Boras and Harper have zeroed in on the number of pitches he sees out of the zone. It’s part of the story, no doubt. Over the last three seasons, he has seen a lower percentage of pitches in the zone than any previous three-year stretch of his career. When he was NL MVP in 2021, he saw a career-high 46.7% of pitches in the zone.
At the same time, Harper was pretty darn good in 2023, when he saw 41.2% of pitches in the zone, the second-lowest of his career, per FanGraphs. Just as important is what Harper chooses to do with the pitches he sees. Last year, his chase rate was 36%. In 2021, it was 25.5%. But he wasn’t necessarily chasing more pitches.

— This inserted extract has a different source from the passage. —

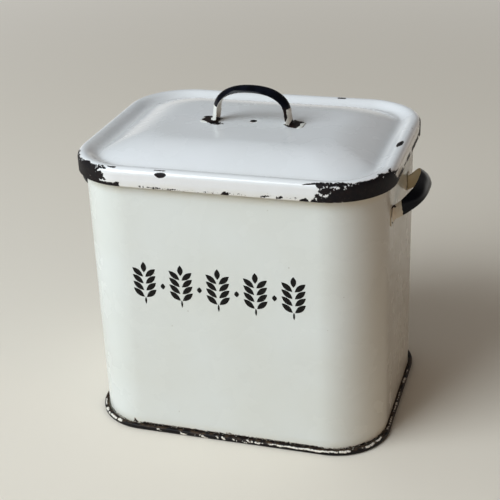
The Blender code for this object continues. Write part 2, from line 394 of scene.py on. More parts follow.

His swing percentage on pitches in the zone was 78.3%, up from 72.1% in 2021.
» READ MORE: Believe it or not, Aidan Miller and the Dodgers are more connected than one might think
Protection is a mindset as much as it is an externality. The more protected a hitter feels, the more comfortable he is waiting for his pitch rather than trying to do too much. Pitchers won’t necessarily approach Harper differently if they feel more danger from the hitters behind him. But Harper will absolutely feel more comfortable taking whatever pitchers give him.
The Phillies acknowledged as much with their openness about their failed pursuit of Bo Bichette. Dombrowski knows what the Phillies need. They need what they had in 2021 and 2022 in prime Hoskins and prime Realmuto (and company). They will need to get lucky to have it this season. Their decision-making will need to be filtered through this context. Aidan Miller, Justin Crawford, the trade deadline. Bohm and García will get the first chances. Dombrowski’s future as the bossman will be determined by how they perform, and then by what happens if they don’t.